Hace unos días, navegando por la inmensidad de X, me topé con un tuit que decía algo así como: “¿Por qué tengo que pagar la pensión de los mayores, si nunca voy a tener la mía?”. Un famoso profesor y conferenciante venía a exponer algo parecido que había oído a unas personas.
La frase, rotunda y cargada de hastío, condensaba el malestar que muchos jóvenes parecen sentir hacia el sistema de pensiones actual. Un malestar que, aunque expresado con frivolidad, invita a una reflexión seria y que cala en ciertas personas.
Durante décadas, el pacto intergeneracional ha sido la base del sistema de pensiones: los trabajadores activos contribuyen para garantizar los ingresos de los jubilados, con la confianza de que la siguiente generación hará lo mismo por ellos.
Este principio, teóricamente solidario, se tambalea en un contexto donde los jóvenes perciben el futuro como un terreno muy incierto y en donde los salarios han bajado y existen unos trabajos poco cualificados.
Un reciente informe del Banco de España señala que la tasa de reposición —el porcentaje del salario que se recibe como pensión— podría reducirse considerablemente en las próximas décadas.
Añadamos a esto el aumento de la esperanza de vida, la baja natalidad y un mercado laboral precario, y encontramos una tormenta perfecta: los jóvenes sienten que cotizan en un esquema que puede desmoronarse antes de que lleguen a jubilarse y que ellos no disfrutaron. Yo le pregunto a mis hijos, familiares y alumnos y vienen a decir eso.
Además, los milenials y la Generación Z ya arrastran el peso de crisis sucesivas que han golpeado sus trayectorias laborales. Una recesión tras otra ha instaurado el empleo temporal, los bajos salarios y la incertidumbre como norma.
Para muchos de ellos, pensar en el retiro es un lujo; el presente absorbe todas sus energías. Esta percepción contrasta, en algunos casos, con la imagen que tienen de sus padres o abuelos: generaciones que lograron estabilidad laboral, compraron viviendas y accedieron a pensiones consideradas dignas.
Este desencuentro, aunque muy simplista y de foto fija, alimenta una narrativa de agravio. Y está calando.

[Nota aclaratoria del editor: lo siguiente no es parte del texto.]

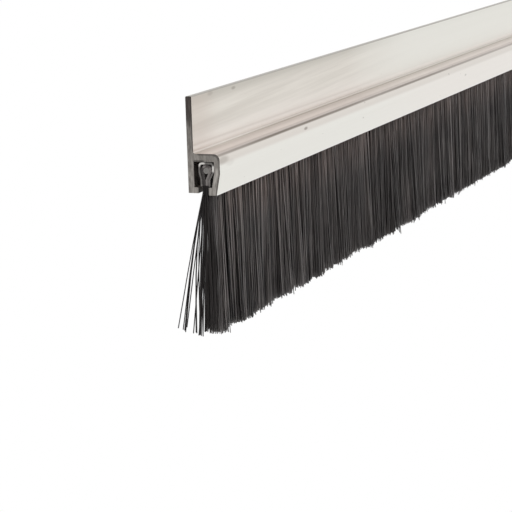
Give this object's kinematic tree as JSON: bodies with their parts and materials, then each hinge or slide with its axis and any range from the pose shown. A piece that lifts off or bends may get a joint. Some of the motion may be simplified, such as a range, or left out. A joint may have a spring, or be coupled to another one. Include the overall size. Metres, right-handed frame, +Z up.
{
  "type": "brush door sweep",
  "caption": "Door bottom sweep: an aluminium h-section carrier with a fixing flange, and a strip brush that slides in its groove and flexes against the floor.",
  "frame": {"origin": "centre of the carrier's flat back face, which lies on the door", "axes": "+X along the carrier, towards the end that is farther from the viewer, +Y out of the back face into the door, +Z up, away from the bristles"},
  "size_m": [0.914, 0.0089, 0.063],
  "materials": {
    "mill_aluminium": "mill-finish extrusion with faint lengthwise die lines and sawn ends",
    "galvanised_steel": "galvanised strip, folded, cut ends",
    "core_wire_steel": "drawn wire, cut ends",
    "black_filaments": "black nylon filaments with a soft sheen, cut tips"
  },
  "bodies": {
    "carrier": {"carrier": "mill_aluminium"},
    "brush_strip": {"backing_channel": "galvanised_steel", "core_wire": "core_wire_steel", "filament_roots": "black_filaments"},
    "bristles_1": {"bristles_1": "black_filaments"},
    "bristles_2": {"bristles_2": "black_filaments"},
    "bristles_3": {"bristles_3": "black_filaments"},
    "bristles_4": {"bristles_4": "black_filaments"},
    "bristles_5": {"bristles_5": "black_filaments"},
    "bristles_6": {"bristles_6": "black_filaments"}
  },
  "joints": [
    {"name": "brush_slide", "type": "slide", "parent": "carrier", "child": "brush_strip", "axis": [1, 0, 0], "range_m": [-0.92, 0.92]},
    {"name": "bristle_flex_1", "type": "hinge", "parent": "brush_strip", "child": "bristles_1", "pos_m": [0, -0.00455, -0.0141], "axis": [1, 0, 0], "range_deg": [-40, 40], "stiffness_Nm_per_rad": 0.14},
    {"name": "bristle_flex_2", "type": "hinge", "parent": "brush_strip", "child": "bristles_2", "pos_m": [0, -0.00455, -0.0141], "axis": [1, 0, 0], "range_deg": [-40, 40], "stiffness_Nm_per_rad": 0.14},
    {"name": "bristle_flex_3", "type": "hinge", "parent": "brush_strip", "child": "bristles_3", "pos_m": [0, -0.00455, -0.0141], "axis": [1, 0, 0], "range_deg": [-40, 40], "stiffness_Nm_per_rad": 0.14},
    {"name": "bristle_flex_4", "type": "hinge", "parent": "brush_strip", "child": "bristles_4", "pos_m": [0, -0.00455, -0.0141], "axis": [1, 0, 0], "range_deg": [-40, 40], "stiffness_Nm_per_rad": 0.14},
    {"name": "bristle_flex_5", "type": "hinge", "parent": "brush_strip", "child": "bristles_5", "pos_m": [0, -0.00455, -0.0141], "axis": [1, 0, 0], "range_deg": [-40, 40], "stiffness_Nm_per_rad": 0.14},
    {"name": "bristle_flex_6", "type": "hinge", "parent": "brush_strip", "child": "bristles_6", "pos_m": [0, -0.00455, -0.0141], "axis": [1, 0, 0], "range_deg": [-40, 40], "stiffness_Nm_per_rad": 0.14}
  ]
}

No obstante, a pesar de los nubarrones que ciernen el sistema no debemos caer en la trampa de enfrentar a generaciones. Tal y como lo plantea la juventud, no parece ser la respuesta. Si aceptamos esta respuesta en las pensiones, la podemos aceptar en muchas cosas. La responsabilidad de sostener a los jubilados no es un capricho; es el reflejo de un compromiso social.
Con las pensiones, aparte de las políticas que se establezcan, podemos hacer cuatro cosas: quitarlas, con lo que se acabó el problema aunque, como digo, no parece la solución; subirlas, que no hay dinero para hacerlo y agudiza el agravio; dejarlas igual, que no parece que se esté muy por la labor, siendo el mercado de las pensiones tan jugoso a efectos de voto; o bajarlas, que tampoco lo veo yo y que sería cuestión de agravios.
Cualquier cosa que se haga tiene costes electorales.
Algún día habrá que sentarse a hablar, por más que se retrase la cosa. Pero también es cierto que las instituciones deben reconstruir la confianza perdida. La falta de reformas claras, así como la sensación de que el sistema premia más al presente que al futuro, alimentan el cinismo de los jóvenes.
La clave está en fomentar un debate serio y responsable sobre cómo garantizar un sistema sostenible, se escoja la opción que se escoja. Esto incluye revisar los modelos de cotización, promover empleos de calidad y garantizar que los recursos no sean malgastados.
Mientras tanto, es necesario recordar que, aunque el descontento juvenil pueda tener una base racional, el pacto social que une a las generaciones es también una cuestión de humanidad. La pregunta no debería ser “¿por qué pagar las pensiones de otros?”, sino “¿cómo construir un sistema justo para todos?”.
Tal vez sea el momento de que jóvenes y mayores dejemos de mirarnos como rivales en este campo en un juego de suma cero y comencemos a reconocernos como aliados en una causa común: el derecho a una vida digna, hoy y mañana.